Since the cardiac conditions are congenital, during the formation of the heart, no further defects should occur. Diagnosis of the cardiac conditions often occurs prior to diagnosis of Kabuki syndrome.
Conductive hearing loss is a common occurrence in individuals with Kabuki syndrome, usually due to repeated ear infections during childhood. Cleft palate, abnormal development of the eustachian tube and immunity deficiencies can all be contributing factors. Hearing loss in Kabuki syndrome can be of three basic types: conductive, sensorineural or mixed. Conductive hearing loss occurs when sound is not conducted properly through the outer ear, middle ear, or both, such as in ear canal obstruction or in acute otitis media (ear infection). It is generally a mild to moderate impairment because sound can still be detected by the inner ear. Generally, with pure conductive hearing loss, the quality of hearing (speech discrimination) is good, as long as the sound is amplified loud enough to be easily heard. This type of hearing impairment can often be medically or surgically treated.

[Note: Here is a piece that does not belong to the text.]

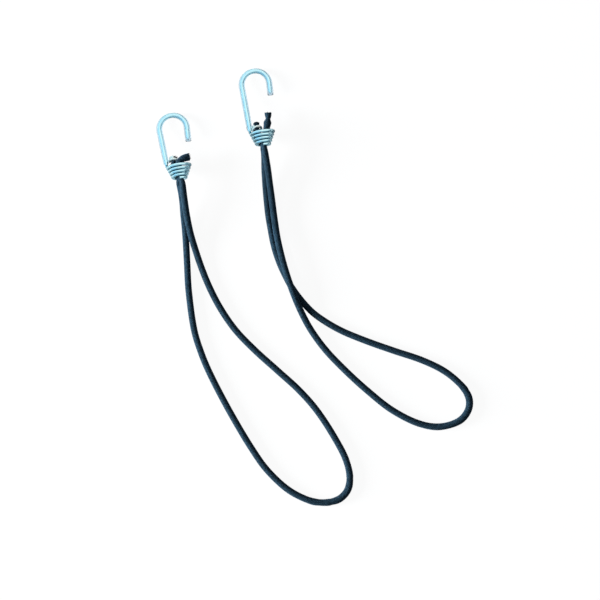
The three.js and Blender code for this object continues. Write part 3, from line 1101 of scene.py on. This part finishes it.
def addFloor():
    size = studio["floorSize"]
    mesh = bpy.data.meshes.new("table")
    corners = [(-size, -size, 0), (size, -size, 0), (size, size, 0), (-size, size, 0)]
    mesh.from_pydata(corners, [], [(0, 1, 2, 3)])
    table = bpy.data.objects.new("table", mesh)
    bpy.context.scene.collection.objects.link(table)
    material, tree, shader = newMaterial("whiteTable")
    seen = raysSeen(tree)
    colour, ownLight = studio["floorSeen"]
    hidden = spreadValue(tree, raysMirrored(tree), 0, 1, studio["floorBounce"], studio["floorMirrored"])
    hidden = calculate(tree, "MULTIPLY", hidden, calculate(tree, "SUBTRACT", 1.0, seen))
    value = calculate(tree, "ADD", hidden, calculate(tree, "MULTIPLY", seen, colour))
    tree.links.new(value, shader.inputs["Base Color"])
    shader.inputs["Roughness"].default_value = 1.0
    shader.inputs["Specular IOR Level"].default_value = 0.0
    toCamera = addNode(tree, "ShaderNodeLightPath").outputs["Is Camera Ray"]
    light = mixColours(tree, toCamera, studio["throughVinyl"], (1, 1, 1, 1))
    tree.links.new(light, shader.inputs["Emission Color"])
    tree.links.new(calculate(tree, "MULTIPLY", seen, ownLight), shader.inputs["Emission Strength"])
    mesh.materials.append(material)


def addSoftbox():
    data = bpy.data.lights.new("softbox", "AREA")
    data.size = studio["keySize"]
    data.energy = studio["keyPower"]
    data.color = studio["keyColour"]
    softbox = bpy.data.objects.new("softbox", data)
    away = Vector(studio["keyFrom"]).normalized()
    softbox.location = away * studio["keyDistance"]
    softbox.rotation_euler = away.to_track_quat("Z", "Y").to_euler()
    softbox.visible_camera = False
    softbox.visible_glossy = False
    softbox.visible_transmission = False
    bpy.context.scene.collection.objects.link(softbox)


def addWorld():
    # white to the camera, the tent to metal and vinyl, and a dim sky to all other light
    world = bpy.data.worlds.new("studio")
    world.use_nodes = True
    bpy.context.scene.world = world
    tree = world.node_tree
    white = (1, 1, 1, 1)
    direction = addNode(tree, "ShaderNodeTexCoord").outputs["Generated"]
    parts = addNode(tree, "ShaderNodeSeparateXYZ", {0: direction})
    eastward, northward = parts.outputs[0], parts.outputs[1]
    north = spreadValue(tree, northward, *studio["southFrom"])
    tent = mixColours(tree, north, studio["tentSouth"], studio["tentLight"])
    west = mixColours(tree, spreadValue(tree, eastward, *studio["westFrom"]), studio["tentWest"], white)
    tent = addNode(tree, "ShaderNodeVectorMath", {0: tent, 1: west}, operation="MULTIPLY").outputs[0]
    east = mixColours(tree, spreadValue(tree, eastward, *studio["eastFrom"]), white, studio["tentEast"])
    tent = addNode(tree, "ShaderNodeVectorMath", {0: tent, 1: east}, operation="MULTIPLY").outputs[0]
    toLens = Vector(studio["lensAt"]).normalized()
    facing = addNode(tree, "ShaderNodeVectorMath", {0: direction, 1: toLens}, operation="DOT_PRODUCT")
    inLens = spreadValue(tree, facing.outputs["Value"], *studio["lensReach"], 1.0, studio["lensShade"])
    tent = addNode(tree, "ShaderNodeVectorMath", {0: tent, "Scale": inLens}, operation="SCALE").outputs[0]
    colour = mixColours(tree, raysMirrored(tree), studio["ambient"], tent)
    colour = mixColours(tree, raysSeen(tree), colour, white)
    tree.links.new(colour, tree.nodes["Background"].inputs["Color"])


addFloor()
addWorld()
addSoftbox()
print("studio lit")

Sensorineural hearing loss is due to the damage of the inner ear, the cochlea, or to the impairment of the auditory nerve. It can be mild, moderate, severe, or profound, to the point of total deafness. It is a permanent loss and it doesn’t only affect sound intensity such as the ability to hear faint sounds but also makes it more difficult for you to recognize complex sounds, to understand speech and to hear clearly.

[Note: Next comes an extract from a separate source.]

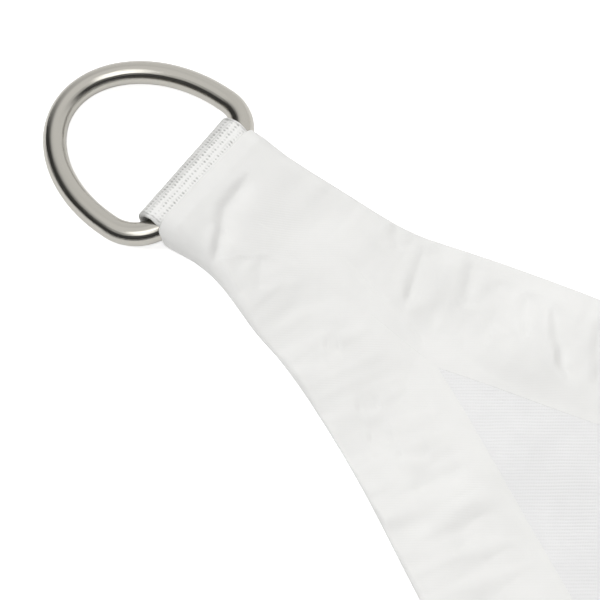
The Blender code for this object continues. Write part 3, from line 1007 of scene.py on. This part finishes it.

Mixed hearing loss - In some cases, such as in complication of recurrent/chronic otitis media, a conductive hearing loss occurs in combination with damage of the inner ear or of the auditory nerve. When this occurs the hearing loss is referred to as a mixed hearing loss.
Conductive hearing loss, mainly due to recurrent otitis media, is reported with a frequency ranging from 24% to 82%. In fact chronic otitis media is extremely frequent in individuals with Kabuki syndrome during childhood. It is probably related either to cleft palate and abnormal development of the eustachian tube or to immune deficiency. It has to be cured in order to limit permanent hearing loss sequelae (mixed hearing loss).
Sensorineural hearing loss is very rare in Kabuki syndrome. Only a few cases are reported in the literature and are mainly caused by anomalies of the inner ear, however this low prevalence could also be due to incomplete neuro-radiological investigations (CT brain) reported up to now in the medical literature.
Some children may utilize a personal or classroom sound field FM system, either in conjunction with aids or without. The FM system enhances the distance to noise ratio, in the typical classroom, so that environmental/background noise is decreased while the voice of the speaker is amplified.
A significant number of individuals with Kabuki syndrome have optical anomalies. More common ocular conditions include blue sclerae, strabismus, coloboma, ptosis and micropthalmia. Less common conditions can include nystagmus, Peter's anomaly, and Marcus Gunn phenomenon, optic nerve hypoplasia, obstructed nasolacrimal ducts and refractive anomalies.
Many individuals with Kabuki syndrome have sensory processing disorder. This inability to accurately organize sensory information can lead to behavior problems. Some of the more commonly reported sensory issues include need for oral stimulation - including chewing on non-food items, tactile defensiveness towards various sensations and stimuli, panic-like reactions to certain noises, and aversion to textures and/or smells of select foods. Anxiety, obsessive/compulsive traits and autistic-type behaviors are commonly observed. Individuals with Kabuki syndrome often have an obsessive need for routine. Mild depression has been reported in young adults. Parents frequently report an excellent memory for face recognition, song lyrics, dates of events, etc.